I agree wholeheartedly with Mr. Given. A good executive--regardless of how high he is on the organization chart--will listen to justified constructive criticism that is properly presented. He knows that he is not infallible, that he can make mistakes that might cramp an individual's or a department's performance--and that eventually this will adversely affect not only his own performance but the welfare of the company as well. In the vast majority of cases, he will be grateful to have the error called to his attention and will gain respect for the subordinate who did the calling.
Returning to the mainstream of my discourse, an executive can avoid the perils of rubbing the peel from his career apple fairly easily. A sense of proportion and equilibrium and, above all, plain common sense are his principal defenses.
Any man who imagines himself a manager should start off on a job or career acutely conscious that an executive's purpose in business life is to help achieve company goals--and not to become a teacher's pet to his superior.
Even though he might be the rawest beginner and a basket case insofar as common sense is concerned, he should--if nothing else--bear in mind that the superior whose favor and favoritism he curries may be shifted to another department, or leave the company, at any time. The departed superior's successor is not very likely to look with much sympathy upon a subordinate who has already labeled himself a toady.
But men with wider intellectual vistas and sounder perspectives are aware that, to succeed in any position of responsibility, an executive must work with people--and this most certainly includes those who are his equals. Furthermore, they know that the rule works both ways--if they are to accomplish anything at all, people must work with them.
Whether equals or subordinates, people are singularly unenthusiastic about working with anyone who is working solely for himself and only toward the goal of becoming the boss' enfant gàtè. They will regard him with distaste and resentment--let us view human nature and human reactions with realistic honesty--and they will not find it difficult to contrive and spring a wide variety of deadly traps to rid themselves of his presence.
All things considered, I would hardly say that the executive who tries to truckle his way to the top has a very promising future in the business world. Even if men like these are lucky, the most they can look forward to is wedging themselves into some lower-middle-management slot and remaining there long enough to qualify for retirement benefits.
In my opinion, the executives most likely to succeed in business are selfmade--in the sense that they rely on their own abilities and hard work to fuel their journey up the ladder. They disdain any thought of attaching themselves to vainglorious "patron" superiors. They would never dream of playing puppet or constantly scraping and applauding in an effort to ingratiate themselves with the boss.

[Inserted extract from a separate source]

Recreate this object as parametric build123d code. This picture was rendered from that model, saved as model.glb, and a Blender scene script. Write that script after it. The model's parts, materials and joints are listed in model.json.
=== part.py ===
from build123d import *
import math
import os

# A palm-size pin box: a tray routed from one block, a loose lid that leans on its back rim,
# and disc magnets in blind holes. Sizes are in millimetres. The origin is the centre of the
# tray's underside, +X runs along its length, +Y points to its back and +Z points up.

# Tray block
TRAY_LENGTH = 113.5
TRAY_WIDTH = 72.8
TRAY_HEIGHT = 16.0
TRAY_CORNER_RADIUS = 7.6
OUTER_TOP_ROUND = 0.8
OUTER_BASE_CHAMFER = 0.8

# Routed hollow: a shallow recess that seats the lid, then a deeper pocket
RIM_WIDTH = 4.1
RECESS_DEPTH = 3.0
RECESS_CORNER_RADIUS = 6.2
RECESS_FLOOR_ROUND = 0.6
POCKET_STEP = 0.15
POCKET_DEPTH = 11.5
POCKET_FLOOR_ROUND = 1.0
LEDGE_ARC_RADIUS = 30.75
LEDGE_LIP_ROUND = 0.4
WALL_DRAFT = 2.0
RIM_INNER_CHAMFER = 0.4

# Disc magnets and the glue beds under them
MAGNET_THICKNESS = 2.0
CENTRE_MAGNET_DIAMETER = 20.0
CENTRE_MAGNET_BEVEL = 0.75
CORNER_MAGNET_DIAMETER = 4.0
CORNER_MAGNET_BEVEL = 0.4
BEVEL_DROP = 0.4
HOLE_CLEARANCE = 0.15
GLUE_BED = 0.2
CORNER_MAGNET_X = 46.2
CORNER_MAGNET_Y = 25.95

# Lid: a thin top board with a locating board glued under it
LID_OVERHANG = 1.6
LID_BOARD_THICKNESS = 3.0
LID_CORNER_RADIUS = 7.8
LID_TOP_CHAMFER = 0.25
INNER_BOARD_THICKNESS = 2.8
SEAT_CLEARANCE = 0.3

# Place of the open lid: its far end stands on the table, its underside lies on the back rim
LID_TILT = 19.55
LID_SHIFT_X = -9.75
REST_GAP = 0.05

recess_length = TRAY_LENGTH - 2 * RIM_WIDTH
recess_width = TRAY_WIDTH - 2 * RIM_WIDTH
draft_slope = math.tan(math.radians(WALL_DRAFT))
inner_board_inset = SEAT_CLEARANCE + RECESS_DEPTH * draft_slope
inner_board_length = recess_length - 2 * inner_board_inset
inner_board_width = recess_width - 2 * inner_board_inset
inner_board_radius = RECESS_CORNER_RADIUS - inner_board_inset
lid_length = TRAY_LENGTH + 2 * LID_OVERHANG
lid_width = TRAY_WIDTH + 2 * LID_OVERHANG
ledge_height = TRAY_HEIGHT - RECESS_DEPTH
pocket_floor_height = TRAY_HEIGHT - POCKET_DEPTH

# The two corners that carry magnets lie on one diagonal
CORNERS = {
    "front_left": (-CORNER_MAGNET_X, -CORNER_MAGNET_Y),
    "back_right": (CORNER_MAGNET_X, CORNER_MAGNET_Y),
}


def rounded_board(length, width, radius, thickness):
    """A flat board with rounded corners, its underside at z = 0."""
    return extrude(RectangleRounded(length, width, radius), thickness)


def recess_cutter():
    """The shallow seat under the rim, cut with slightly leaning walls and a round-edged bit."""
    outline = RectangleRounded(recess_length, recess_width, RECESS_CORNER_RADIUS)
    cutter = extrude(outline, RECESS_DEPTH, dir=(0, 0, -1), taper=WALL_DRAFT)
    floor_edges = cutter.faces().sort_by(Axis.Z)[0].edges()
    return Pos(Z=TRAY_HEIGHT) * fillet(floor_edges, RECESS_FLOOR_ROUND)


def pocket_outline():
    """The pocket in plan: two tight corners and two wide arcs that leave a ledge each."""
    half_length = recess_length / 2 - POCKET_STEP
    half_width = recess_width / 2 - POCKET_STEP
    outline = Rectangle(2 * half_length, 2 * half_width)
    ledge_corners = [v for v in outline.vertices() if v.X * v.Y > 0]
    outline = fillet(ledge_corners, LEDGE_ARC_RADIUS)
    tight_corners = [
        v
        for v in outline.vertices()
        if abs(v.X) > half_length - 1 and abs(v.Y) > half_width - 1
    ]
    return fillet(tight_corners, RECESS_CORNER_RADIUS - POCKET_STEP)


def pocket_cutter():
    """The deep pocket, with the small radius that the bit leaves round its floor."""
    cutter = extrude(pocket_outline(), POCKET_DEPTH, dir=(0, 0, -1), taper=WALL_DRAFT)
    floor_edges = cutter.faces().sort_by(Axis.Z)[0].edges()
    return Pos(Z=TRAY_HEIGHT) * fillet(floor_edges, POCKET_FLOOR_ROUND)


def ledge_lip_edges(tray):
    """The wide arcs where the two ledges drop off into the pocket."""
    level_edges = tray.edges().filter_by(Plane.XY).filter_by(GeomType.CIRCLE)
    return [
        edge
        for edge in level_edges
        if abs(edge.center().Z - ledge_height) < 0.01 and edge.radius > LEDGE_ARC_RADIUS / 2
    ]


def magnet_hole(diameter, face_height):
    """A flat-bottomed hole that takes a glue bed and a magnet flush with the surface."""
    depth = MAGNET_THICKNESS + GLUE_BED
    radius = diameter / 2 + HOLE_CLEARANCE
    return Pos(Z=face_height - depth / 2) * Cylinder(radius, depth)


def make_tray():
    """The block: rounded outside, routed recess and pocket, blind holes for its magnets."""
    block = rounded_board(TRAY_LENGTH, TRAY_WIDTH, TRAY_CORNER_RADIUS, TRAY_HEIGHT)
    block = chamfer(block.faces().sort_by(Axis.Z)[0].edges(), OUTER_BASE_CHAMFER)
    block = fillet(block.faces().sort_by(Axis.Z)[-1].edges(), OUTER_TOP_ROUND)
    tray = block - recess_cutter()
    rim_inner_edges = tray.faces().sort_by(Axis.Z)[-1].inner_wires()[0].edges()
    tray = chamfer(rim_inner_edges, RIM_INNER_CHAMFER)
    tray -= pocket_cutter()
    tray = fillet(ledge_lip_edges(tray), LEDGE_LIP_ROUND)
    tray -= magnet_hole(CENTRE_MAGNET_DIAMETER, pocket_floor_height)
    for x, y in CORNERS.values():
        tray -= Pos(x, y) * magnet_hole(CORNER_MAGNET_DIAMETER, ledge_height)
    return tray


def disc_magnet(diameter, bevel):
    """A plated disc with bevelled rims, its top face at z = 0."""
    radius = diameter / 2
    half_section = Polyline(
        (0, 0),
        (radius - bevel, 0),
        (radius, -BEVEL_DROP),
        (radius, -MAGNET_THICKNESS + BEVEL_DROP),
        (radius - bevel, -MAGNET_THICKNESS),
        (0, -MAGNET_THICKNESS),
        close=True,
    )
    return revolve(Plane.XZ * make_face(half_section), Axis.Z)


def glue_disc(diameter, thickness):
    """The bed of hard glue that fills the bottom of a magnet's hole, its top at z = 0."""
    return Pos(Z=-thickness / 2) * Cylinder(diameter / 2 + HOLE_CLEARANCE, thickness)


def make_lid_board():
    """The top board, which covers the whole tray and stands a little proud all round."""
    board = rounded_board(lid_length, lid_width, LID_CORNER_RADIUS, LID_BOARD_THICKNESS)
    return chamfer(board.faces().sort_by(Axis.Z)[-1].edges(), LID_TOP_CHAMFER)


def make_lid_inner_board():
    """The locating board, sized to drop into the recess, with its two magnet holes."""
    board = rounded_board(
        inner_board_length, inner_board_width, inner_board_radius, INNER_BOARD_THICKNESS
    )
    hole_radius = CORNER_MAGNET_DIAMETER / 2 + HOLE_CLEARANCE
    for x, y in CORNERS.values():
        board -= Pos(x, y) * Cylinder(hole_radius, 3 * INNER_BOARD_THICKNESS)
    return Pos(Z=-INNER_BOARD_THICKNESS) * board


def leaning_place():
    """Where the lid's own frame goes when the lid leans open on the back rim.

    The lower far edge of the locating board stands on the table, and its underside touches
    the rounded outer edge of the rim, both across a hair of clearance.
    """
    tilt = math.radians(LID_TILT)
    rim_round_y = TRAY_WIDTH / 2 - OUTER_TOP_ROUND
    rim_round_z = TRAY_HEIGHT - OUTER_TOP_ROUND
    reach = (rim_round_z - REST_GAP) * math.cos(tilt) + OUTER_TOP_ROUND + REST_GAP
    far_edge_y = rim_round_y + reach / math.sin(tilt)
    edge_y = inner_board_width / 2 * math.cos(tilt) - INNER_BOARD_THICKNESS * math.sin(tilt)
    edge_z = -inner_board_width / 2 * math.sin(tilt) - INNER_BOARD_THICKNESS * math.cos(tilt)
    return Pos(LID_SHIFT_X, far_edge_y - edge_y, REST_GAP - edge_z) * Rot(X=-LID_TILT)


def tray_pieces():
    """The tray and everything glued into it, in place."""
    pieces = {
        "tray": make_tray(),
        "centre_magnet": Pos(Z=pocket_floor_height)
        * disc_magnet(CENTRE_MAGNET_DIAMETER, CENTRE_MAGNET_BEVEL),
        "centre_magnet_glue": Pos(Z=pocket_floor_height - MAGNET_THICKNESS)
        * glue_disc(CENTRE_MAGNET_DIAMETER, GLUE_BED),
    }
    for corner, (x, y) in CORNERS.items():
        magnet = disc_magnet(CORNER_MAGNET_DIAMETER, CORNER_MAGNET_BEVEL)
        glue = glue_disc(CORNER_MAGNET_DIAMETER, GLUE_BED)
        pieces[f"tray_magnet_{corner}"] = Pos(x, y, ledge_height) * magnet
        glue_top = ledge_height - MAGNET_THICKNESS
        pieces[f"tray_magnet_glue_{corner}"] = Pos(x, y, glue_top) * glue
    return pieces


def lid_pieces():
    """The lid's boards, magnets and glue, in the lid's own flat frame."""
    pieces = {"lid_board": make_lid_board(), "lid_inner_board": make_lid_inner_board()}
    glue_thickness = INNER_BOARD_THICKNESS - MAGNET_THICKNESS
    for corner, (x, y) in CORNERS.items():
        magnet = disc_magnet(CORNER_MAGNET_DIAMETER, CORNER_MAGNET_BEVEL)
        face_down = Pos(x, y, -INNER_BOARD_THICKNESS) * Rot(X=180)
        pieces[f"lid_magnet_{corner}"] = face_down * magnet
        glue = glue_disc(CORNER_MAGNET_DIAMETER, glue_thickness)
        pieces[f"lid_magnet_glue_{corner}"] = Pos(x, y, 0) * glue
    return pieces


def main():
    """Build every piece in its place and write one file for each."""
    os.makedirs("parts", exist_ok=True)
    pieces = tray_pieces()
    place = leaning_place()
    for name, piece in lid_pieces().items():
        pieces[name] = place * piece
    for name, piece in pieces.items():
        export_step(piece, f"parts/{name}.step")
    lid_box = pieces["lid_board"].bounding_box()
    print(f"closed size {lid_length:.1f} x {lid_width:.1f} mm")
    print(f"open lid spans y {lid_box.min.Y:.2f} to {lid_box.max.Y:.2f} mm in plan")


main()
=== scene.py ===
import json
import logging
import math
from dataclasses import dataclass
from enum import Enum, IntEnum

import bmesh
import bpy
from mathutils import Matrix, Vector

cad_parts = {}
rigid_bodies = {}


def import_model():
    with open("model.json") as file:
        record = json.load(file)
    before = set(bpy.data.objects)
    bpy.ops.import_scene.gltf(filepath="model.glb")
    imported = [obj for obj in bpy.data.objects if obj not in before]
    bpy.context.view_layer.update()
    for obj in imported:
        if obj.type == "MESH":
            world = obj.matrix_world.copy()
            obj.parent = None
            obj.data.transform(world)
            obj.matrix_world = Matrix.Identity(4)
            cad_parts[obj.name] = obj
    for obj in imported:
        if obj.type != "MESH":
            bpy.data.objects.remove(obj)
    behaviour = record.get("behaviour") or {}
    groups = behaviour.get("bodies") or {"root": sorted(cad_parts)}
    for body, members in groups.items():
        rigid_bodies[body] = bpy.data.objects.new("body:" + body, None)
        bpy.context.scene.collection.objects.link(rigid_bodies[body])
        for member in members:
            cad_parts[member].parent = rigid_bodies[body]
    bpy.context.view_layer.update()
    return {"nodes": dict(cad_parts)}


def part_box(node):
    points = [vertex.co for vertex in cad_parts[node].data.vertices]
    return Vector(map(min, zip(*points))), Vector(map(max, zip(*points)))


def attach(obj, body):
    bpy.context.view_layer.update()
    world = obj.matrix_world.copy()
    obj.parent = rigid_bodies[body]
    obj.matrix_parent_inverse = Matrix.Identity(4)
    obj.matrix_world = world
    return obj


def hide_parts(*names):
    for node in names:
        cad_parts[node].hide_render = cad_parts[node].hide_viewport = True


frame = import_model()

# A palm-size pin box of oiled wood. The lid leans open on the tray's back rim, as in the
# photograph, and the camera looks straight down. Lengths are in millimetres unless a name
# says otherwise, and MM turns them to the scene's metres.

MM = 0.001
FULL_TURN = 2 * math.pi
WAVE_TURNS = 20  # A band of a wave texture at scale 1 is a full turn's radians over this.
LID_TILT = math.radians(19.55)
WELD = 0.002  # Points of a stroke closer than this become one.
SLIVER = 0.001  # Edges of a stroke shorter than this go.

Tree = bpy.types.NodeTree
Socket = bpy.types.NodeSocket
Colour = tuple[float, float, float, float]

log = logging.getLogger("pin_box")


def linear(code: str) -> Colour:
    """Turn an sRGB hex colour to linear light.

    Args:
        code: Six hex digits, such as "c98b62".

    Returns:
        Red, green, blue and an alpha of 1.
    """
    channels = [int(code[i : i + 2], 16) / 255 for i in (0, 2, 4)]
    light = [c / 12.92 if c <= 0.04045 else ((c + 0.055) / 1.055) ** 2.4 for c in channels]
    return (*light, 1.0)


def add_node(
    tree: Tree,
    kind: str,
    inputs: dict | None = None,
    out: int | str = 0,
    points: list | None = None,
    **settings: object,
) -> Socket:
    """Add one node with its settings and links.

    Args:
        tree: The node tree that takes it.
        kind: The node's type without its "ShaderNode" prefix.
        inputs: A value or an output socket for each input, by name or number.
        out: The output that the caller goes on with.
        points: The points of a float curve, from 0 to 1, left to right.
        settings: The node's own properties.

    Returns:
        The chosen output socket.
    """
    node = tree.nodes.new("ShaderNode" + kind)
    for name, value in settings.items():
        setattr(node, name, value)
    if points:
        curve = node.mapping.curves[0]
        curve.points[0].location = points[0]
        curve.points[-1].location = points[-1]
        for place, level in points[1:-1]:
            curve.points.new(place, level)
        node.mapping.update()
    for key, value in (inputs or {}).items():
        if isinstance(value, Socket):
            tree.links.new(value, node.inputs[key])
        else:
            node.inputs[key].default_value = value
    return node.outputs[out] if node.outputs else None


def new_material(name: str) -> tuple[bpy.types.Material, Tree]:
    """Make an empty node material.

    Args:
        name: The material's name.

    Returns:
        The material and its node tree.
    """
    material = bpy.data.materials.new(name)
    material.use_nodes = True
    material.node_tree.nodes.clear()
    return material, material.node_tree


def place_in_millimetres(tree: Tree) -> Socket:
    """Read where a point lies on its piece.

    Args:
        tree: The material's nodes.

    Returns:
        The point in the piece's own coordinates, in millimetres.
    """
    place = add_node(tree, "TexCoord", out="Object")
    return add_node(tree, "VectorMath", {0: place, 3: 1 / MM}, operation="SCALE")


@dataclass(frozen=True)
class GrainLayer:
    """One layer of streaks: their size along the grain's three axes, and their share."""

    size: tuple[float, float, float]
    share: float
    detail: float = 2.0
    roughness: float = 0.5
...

The best men are those who would rather forgo personal benefit or even promotion than sacrifice their self-respect. They earn their promotions--and in the process they also earn the respect of others. On the other hand, the confirmed apple polisher seldom gains anything but contempt wherever he goes. True, if he persists in his habit energetically enough, he might well achieve one--albeit unplanned and unwelcome--result: He might polish off his entire business career. It is even possible for him to wind up applying his well-worn polishing cloth to the apples on a corner fruit stand!